The 'Bugatti' team had also been ordered to destroy the oil refinery at Peyrouzet. Fuller was unhappy with the idea of this mission because of its potential impact on the area’s power economy. The refinery’s manager was a confirmed supporter of the resistance and had participated in several stiff firefights as a maquis commander, and proposed a simple but effective plan for eliminating production without sabotaging the equipment.
The refinery required large amounts of water and, under the manager’s supervision, the canals which delivered this were bled dry. The Germans could not locate the control valves, and were therefore powerless to resume operations. Two days after the Germans pulled out, the refinery was producing enough fuel for the entire Toulouse area.
With the 'Dragoon' landing on the south coast of France about to take place on 15 August, Général de Brigade Charles de Gaulle, the Free French leader, issued orders for a full-scale rising in southern France. When the coded message was broadcast by the BBC on 14 August, Fuller and his team were still desperately short of explosives and ammunition, but even so managed to take action throughout the Haute Pyrenées area. This effort paralysed German road movement, for every road which could be covered was allocated to various ambush parties, and road transport havoc resulted.
On 18 August, Fuller received word that the commanding general in Tarbes was attempting to flee. The Germans had assembled a column of trucks and civilian cars, and were preparing to withdraw toward Montrejeau along the main road. Every available maquisard was directed to stop this movement. The Germans were now in a state of confusion, for Major General Lucian K. Truscott’s US VI Corps of Lieutenant General Alexander McC. Patch’s US 7th Army was driving north from its riviera beach landing areas spearheaded by a mechanised brigade, and Général de Corps d’Armée Edgard de Larminat’s French II Corps of Général d’Armée Jean de Latte de Tassigny’s Army 'B' had forced the Germans back into Toulon and was also pushing westward toward Marseille.
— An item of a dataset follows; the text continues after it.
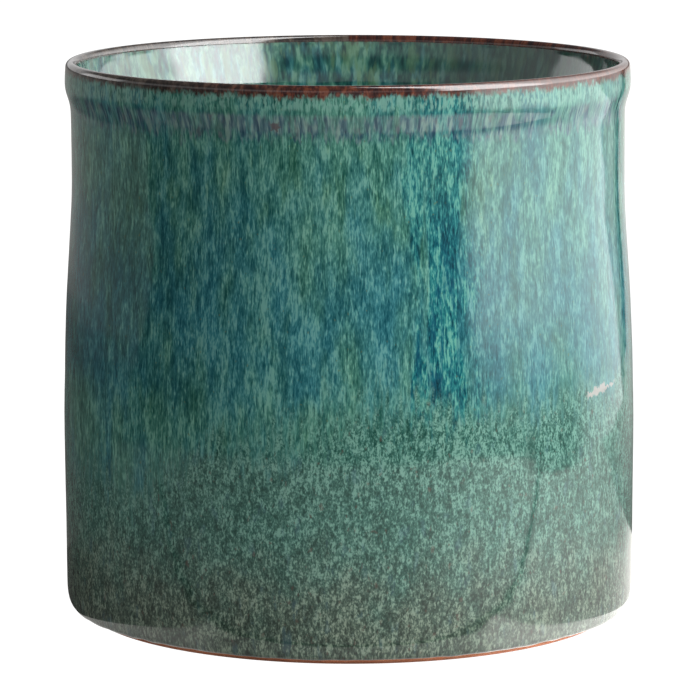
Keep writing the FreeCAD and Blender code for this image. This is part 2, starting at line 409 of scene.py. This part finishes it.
class Wire:
    """A value in a material's nodes. Sums and products of wires add the nodes that work them out."""

    def __init__(self, graph, socket):
        self.graph = graph
        self.socket = socket

    def __add__(self, other):
        return self.graph.math("ADD", self, other)

    def __sub__(self, other):
        return self.graph.math("SUBTRACT", self, other)

    def __rsub__(self, other):
        return self.graph.math("SUBTRACT", other, self)

    def __mul__(self, other):
        return self.graph.math("MULTIPLY", self, other)

    def __truediv__(self, other):
        return self.graph.math("DIVIDE", self, other)

    __radd__ = __add__
    __rmul__ = __mul__


class Graph:
    """The nodes of a material or of the world, under construction. Its lengths are millimetres."""

    def __init__(self, owner, place="Object"):
        self.owner = owner
        owner.use_nodes = True
        self.tree = owner.node_tree
        self.tree.nodes.clear()
        place = self.add("ShaderNodeTexCoord").outputs[place]
        scaled = self.add("ShaderNodeVectorMath", {0: place, 1: (1 / MM,) * 3}, operation="MULTIPLY")
        parts = self.add("ShaderNodeSeparateXYZ", {0: scaled.outputs[0]}).outputs
        self.x, self.y, self.level = (Wire(self, part) for part in parts)
        self.radius = self.math("POWER", self.x * self.x + self.y * self.y, 0.5)
        wall = WALL_RADIUS / MM
        self.across = self.x / self.radius * wall
        self.along = self.y / self.radius * wall

    def add(self, kind, inputs=None, **settings):
        """Adds a node with these settings and inputs."""
        node = self.tree.nodes.new(kind)
        for key, value in settings.items():
            setattr(node, key, value)
        for key, value in (inputs or {}).items():
            self.feed(node.inputs[key], value)
        return node

    def feed(self, socket, value):
        """Gives an input a wire, an output or a plain value."""
        source = value.socket if isinstance(value, Wire) else value
        if isinstance(source, bpy.types.NodeSocket):
            self.tree.links.new(source, socket)
        else:
            socket.default_value = source

    def math(self, operation, *values):
        """One of Blender's sums, by its name there."""
        node = self.add("ShaderNodeMath", dict(enumerate(values)), operation=operation)
        return Wire(self, node.outputs[0])

    def angle(self):
        """The angle round the pot in degrees, from the front towards the right."""
        return self.math("ARCTAN2", self.x, self.y * -1) * math.degrees(1)

    def texture(self, place, detail, distortion=0.0):
        """Noise of 0 to 1 at a place of three values."""
        vector = self.add("ShaderNodeCombineXYZ", dict(enumerate(place))).outputs[0]
        inputs = {"Vector": vector, "Scale": 1.0, "Detail": detail, "Distortion": distortion}
        return Wire(self, self.add("ShaderNodeTexNoise", inputs).outputs["Fac"])

    def noise(self, width, length, seed, detail=2.0, distortion=0.0):
        """Noise in strokes about width by length, which run down the walls and across the lip."""
        run = (self.level - self.radius) / length + seed
        return self.texture((self.across / width + seed * 7.31, self.along / width, run), detail, distortion)

    def grain(self, size, seed, detail=2.0):
        """Noise in grains about size across."""
        return self.texture((self.x / size + seed * 7.31, self.y / size, self.level / size), detail)

    def tone(self, *layers):
        """Layers of (noise, weight) as one tone with a middle of 0 and a spread of 1."""
        plain_spread = 0.085
        scale = 1 / (plain_spread * math.hypot(*(weight for _, weight in layers)))
        return sum((layer - 0.5) * (weight * scale) for layer, weight in layers)

    def rise(self, value, low, high):
        """0 where value is below low and 1 above high, with a smooth climb between them."""
        inputs = {"Value": value, "From Min": low, "From Max": high}
        climb = self.add("ShaderNodeMapRange", inputs, interpolation_type="SMOOTHSTEP")
        return Wire(self, climb.outputs["Result"])

    def mix(self, share, first, second):
        """The first colour where share is 0, the second where it is 1."""
        node = self.add("ShaderNodeMix", data_type="RGBA", clamp_factor=True)
        for index, value in ((0, share), (6, first), (7, second)):
            self.feed(node.inputs[index], value)
        return Wire(self, node.outputs[2])

    def finish(self, base, roughness, height, depth):
        """The finished surface: base colour, roughness, and height as a bump of this depth in millimetres."""
        bump = self.add("ShaderNodeBump", {"Strength": 1.0, "Distance": depth * MM, "Height": height})
        inputs = {"Base Color": base, "Roughness": roughness, "Normal": bump.outputs[0], "IOR": 1.5}
        surface = self.add("ShaderNodeBsdfPrincipled", inputs)
        self.add("ShaderNodeOutputMaterial", {"Surface": surface.outputs[0]})
        return self.owner


def ramp(g, tone, *codes):
    """A colour for each tone. The codes are those of the darkest, low, middle, high and palest tones."""
    spread = 2.6
    marks = (-2.05, -0.67, 0.0, 0.67, 1.5)
    node = g.add("ShaderNodeValToRGB", {0: (tone + spread) / (2 * spread)})
    stops = node.color_ramp.elements
    stops.remove(stops[1])
    for mark, code in zip(marks, codes):
        place = (mark + spread) / (2 * spread)
        stop = stops[0] if mark == marks[0] else stops.new(place)
        stop.position = place
        stop.color = colour(code)
    return Wire(g, node.outputs[0])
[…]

With the prospect of crumbling defences along the Rhône river valley, the Germans faced the possibility that all their forces between the Mediterranean and the Bay of Biscay would soon be faced with surrender or encirclement.
The local commander in Tarbes, Generalmajor von Mayr, found neither of these options palatable. but within minutes of leaving the town with his forces both became more inviting as the evacuation column was immediately attacked by the maquis. Mayr and his chief-of-staff, Oberst Kuntze, were both hit in the first bursts of fire from Bren light machine guns and Sten sub-machine guns, and the Germans were soon in flight. Trucks and cars were set alight, and the German soldiers had nowhere to turn: 20 were killed, 35 wounded and the rest taken prisoner. Tarbes was liberated.
The 'Bugatti' team now moved into the Hôtel Moderne in Tabes, but Fuller and de la Roche did not spend much time there. For the next three weeks both were involved in a series of actions which culminated in the establishment of an organised maquis force of nearly 5,000 men. While most of these drove north toward Bordeaux, the others organised a series of ambushes along the Franco/Spanish frontier, and patrols in this sector captured more than 400 Germans, bringing the haul of 'Bugatti' to about 1,000.
Operations were now going so successfully that Fuller was no longer content to wait for air support from Algiers. Having overrun several airfields, he simply organised his own 'air force'. Although hampered by a lack of fuses for the German bombs, the aircraft proved useful in the reconnaissance and liaison roles.
Fuller finished the war with a Chinese commando battalion, having been promoted to lieutenant colonel while in the Pyrenees.